◆ Exercise objective:
Using the data below, return the stretch from the line that contains "const cloth = (name)" through the line that contains "imported = [obj", both included, exactly as it stands and nothing beyond it.

(3D code data)
• • • •

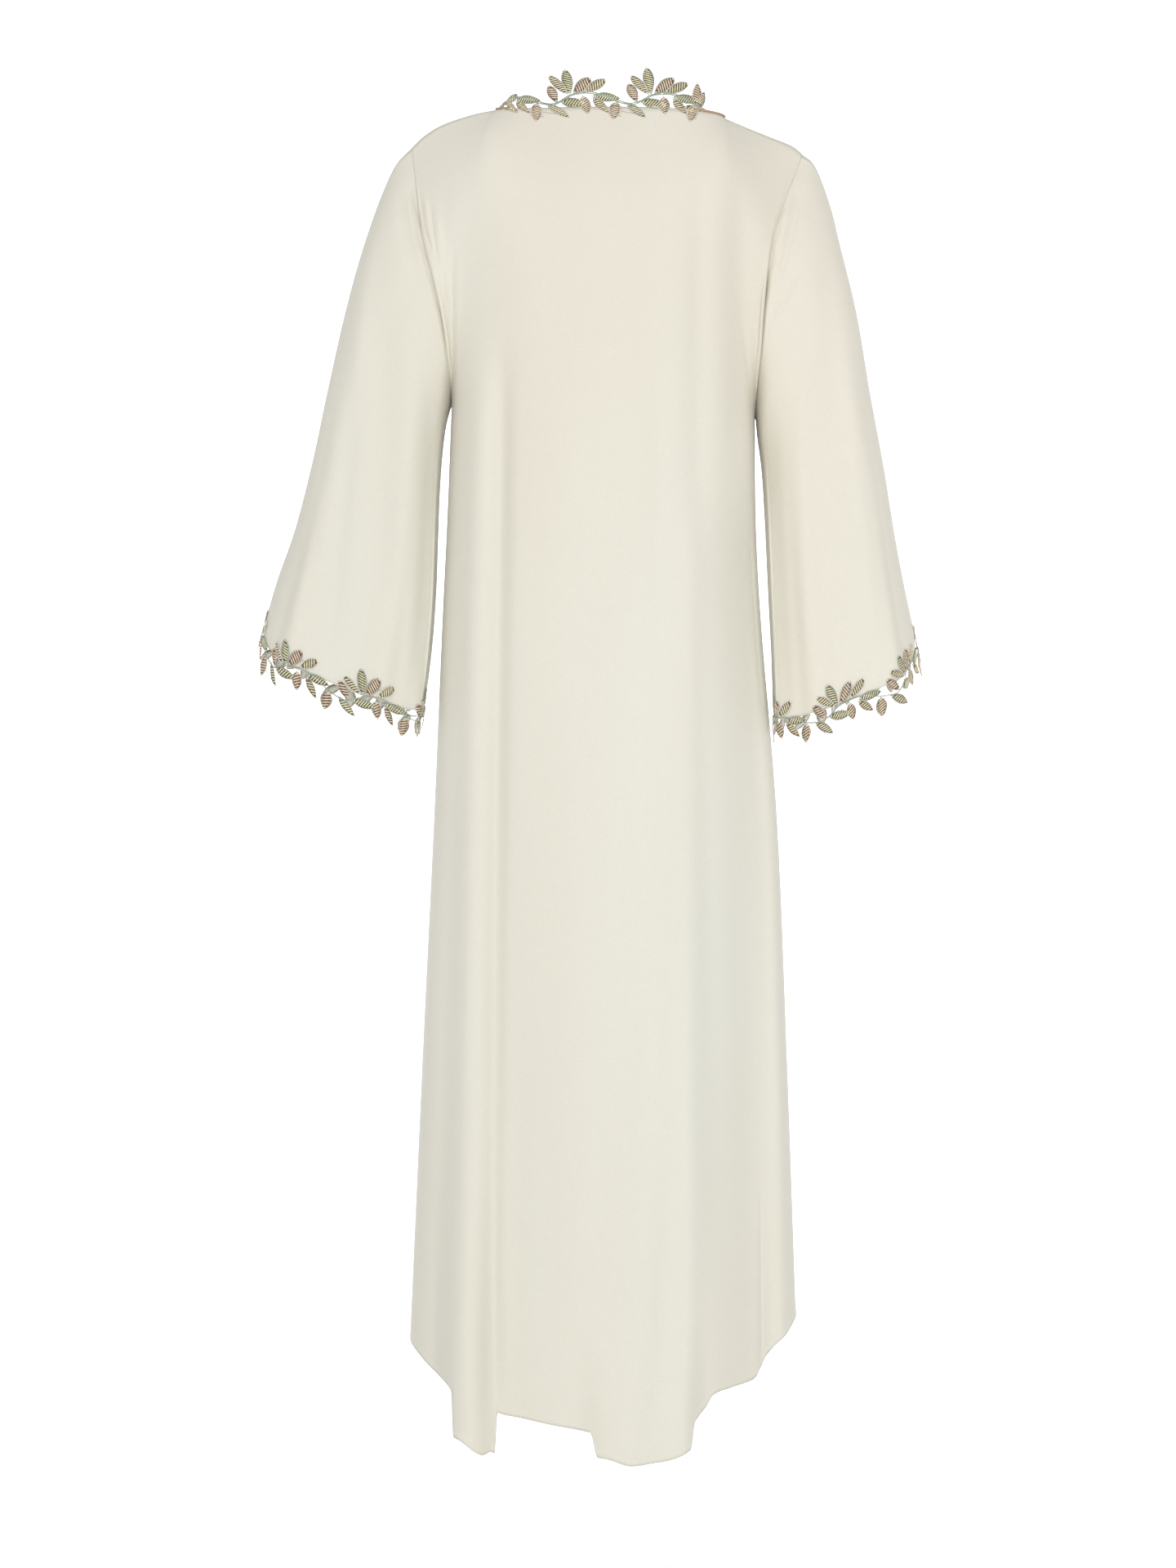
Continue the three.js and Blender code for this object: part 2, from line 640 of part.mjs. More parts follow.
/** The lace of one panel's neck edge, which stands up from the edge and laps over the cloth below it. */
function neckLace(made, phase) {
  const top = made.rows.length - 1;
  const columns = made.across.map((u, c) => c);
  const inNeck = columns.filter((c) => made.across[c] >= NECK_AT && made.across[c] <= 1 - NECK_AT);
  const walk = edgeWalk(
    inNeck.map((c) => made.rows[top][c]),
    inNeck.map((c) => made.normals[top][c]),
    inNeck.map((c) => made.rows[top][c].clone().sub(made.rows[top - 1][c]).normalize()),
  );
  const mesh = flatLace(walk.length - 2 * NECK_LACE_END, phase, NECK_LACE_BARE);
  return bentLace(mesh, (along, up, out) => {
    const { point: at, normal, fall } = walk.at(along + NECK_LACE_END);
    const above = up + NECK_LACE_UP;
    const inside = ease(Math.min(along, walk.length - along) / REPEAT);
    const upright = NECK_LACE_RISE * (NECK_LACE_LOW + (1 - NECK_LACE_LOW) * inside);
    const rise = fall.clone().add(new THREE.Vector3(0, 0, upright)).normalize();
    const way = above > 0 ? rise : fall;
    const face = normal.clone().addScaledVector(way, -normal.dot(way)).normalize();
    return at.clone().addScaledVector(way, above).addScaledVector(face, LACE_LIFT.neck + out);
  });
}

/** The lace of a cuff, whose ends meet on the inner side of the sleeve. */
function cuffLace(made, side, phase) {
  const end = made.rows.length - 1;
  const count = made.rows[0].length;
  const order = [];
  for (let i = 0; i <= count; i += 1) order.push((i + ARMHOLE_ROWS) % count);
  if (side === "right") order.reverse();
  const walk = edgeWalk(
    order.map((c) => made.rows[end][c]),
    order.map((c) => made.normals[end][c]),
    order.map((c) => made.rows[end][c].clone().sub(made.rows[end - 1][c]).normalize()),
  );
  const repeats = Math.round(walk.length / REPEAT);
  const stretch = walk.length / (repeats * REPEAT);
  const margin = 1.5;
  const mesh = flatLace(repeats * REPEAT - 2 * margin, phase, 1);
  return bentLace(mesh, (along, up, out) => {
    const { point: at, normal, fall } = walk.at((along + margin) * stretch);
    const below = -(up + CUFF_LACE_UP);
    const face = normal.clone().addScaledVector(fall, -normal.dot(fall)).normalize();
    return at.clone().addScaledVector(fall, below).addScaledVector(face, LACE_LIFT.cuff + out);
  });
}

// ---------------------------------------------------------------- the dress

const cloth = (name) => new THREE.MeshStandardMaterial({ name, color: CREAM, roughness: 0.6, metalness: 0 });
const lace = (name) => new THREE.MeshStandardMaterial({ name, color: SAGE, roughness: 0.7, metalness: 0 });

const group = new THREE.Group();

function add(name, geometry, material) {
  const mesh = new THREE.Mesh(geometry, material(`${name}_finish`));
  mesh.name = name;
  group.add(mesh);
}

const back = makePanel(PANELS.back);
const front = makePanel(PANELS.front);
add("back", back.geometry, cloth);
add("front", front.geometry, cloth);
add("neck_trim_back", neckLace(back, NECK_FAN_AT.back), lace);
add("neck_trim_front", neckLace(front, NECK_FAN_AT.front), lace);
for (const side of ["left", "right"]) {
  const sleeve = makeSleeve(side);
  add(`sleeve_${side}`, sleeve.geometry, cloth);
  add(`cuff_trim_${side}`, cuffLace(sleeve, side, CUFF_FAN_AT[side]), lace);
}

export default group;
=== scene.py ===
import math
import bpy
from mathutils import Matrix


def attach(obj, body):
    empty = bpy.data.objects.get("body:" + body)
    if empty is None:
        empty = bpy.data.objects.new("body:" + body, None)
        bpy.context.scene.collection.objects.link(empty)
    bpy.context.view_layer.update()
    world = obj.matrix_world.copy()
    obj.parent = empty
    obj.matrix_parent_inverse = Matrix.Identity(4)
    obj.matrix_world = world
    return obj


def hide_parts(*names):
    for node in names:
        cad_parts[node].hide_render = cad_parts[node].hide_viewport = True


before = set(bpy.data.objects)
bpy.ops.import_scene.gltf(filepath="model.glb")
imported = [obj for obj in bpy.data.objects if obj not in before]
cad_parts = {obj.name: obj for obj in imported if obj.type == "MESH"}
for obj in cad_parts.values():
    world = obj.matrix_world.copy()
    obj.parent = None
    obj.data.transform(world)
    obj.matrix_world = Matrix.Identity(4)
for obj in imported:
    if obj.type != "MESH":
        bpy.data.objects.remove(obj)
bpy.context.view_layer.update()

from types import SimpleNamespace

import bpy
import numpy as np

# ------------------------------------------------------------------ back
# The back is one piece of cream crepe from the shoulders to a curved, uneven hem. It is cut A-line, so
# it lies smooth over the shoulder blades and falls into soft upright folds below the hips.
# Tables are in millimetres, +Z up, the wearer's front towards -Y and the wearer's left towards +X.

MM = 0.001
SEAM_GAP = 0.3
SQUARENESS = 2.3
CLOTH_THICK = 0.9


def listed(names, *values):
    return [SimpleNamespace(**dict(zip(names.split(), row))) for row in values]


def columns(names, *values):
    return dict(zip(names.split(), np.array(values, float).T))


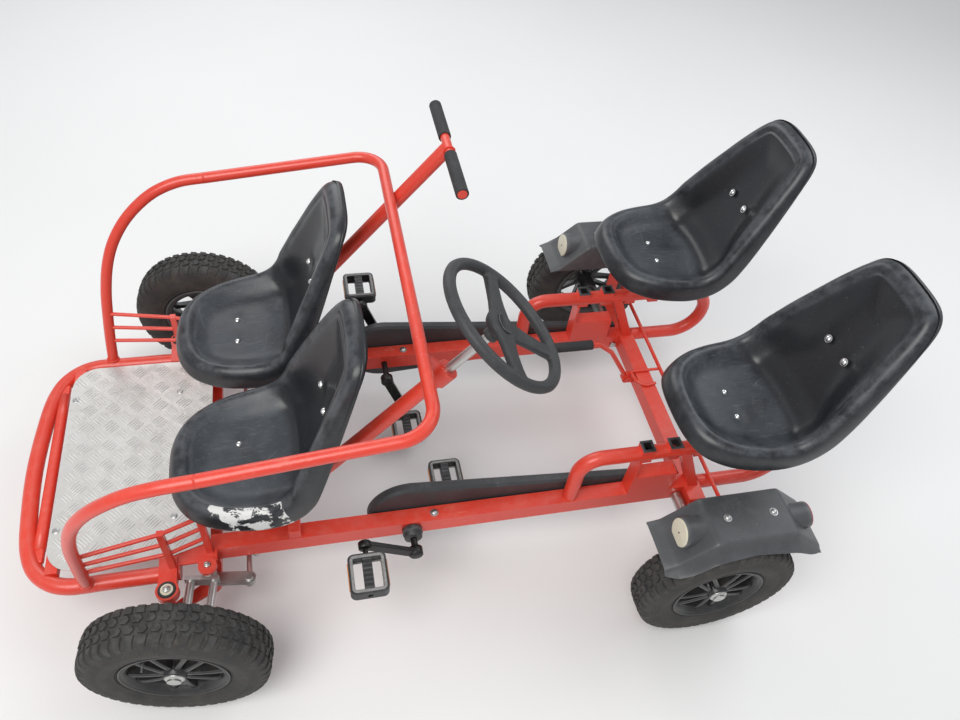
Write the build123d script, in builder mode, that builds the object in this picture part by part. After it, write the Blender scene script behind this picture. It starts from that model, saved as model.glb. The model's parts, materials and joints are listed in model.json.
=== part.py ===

• • • •

◆ Final result:
const cloth = (name) => new THREE.MeshStandardMaterial({ name, color: CREAM, roughness: 0.6, metalness: 0 });
const lace = (name) => new THREE.MeshStandardMaterial({ name, color: SAGE, roughness: 0.7, metalness: 0 });

const group = new THREE.Group();

function add(name, geometry, material) {
  const mesh = new THREE.Mesh(geometry, material(`${name}_finish`));
  mesh.name = name;
  group.add(mesh);
}

const back = makePanel(PANELS.back);
const front = makePanel(PANELS.front);
add("back", back.geometry, cloth);
add("front", front.geometry, cloth);
add("neck_trim_back", neckLace(back, NECK_FAN_AT.back), lace);
add("neck_trim_front", neckLace(front, NECK_FAN_AT.front), lace);
for (const side of ["left", "right"]) {
  const sleeve = makeSleeve(side);
  add(`sleeve_${side}`, sleeve.geometry, cloth);
  add(`cuff_trim_${side}`, cuffLace(sleeve, side, CUFF_FAN_AT[side]), lace);
}

export default group;
=== scene.py ===
import math
import bpy
from mathutils import Matrix


def attach(obj, body):
    empty = bpy.data.objects.get("body:" + body)
    if empty is None:
        empty = bpy.data.objects.new("body:" + body, None)
        bpy.context.scene.collection.objects.link(empty)
    bpy.context.view_layer.update()
    world = obj.matrix_world.copy()
    obj.parent = empty
    obj.matrix_parent_inverse = Matrix.Identity(4)
    obj.matrix_world = world
    return obj


def hide_parts(*names):
    for node in names:
        cad_parts[node].hide_render = cad_parts[node].hide_viewport = True


before = set(bpy.data.objects)
bpy.ops.import_scene.gltf(filepath="model.glb")
imported = [obj for obj in bpy.data.objects if obj not in before]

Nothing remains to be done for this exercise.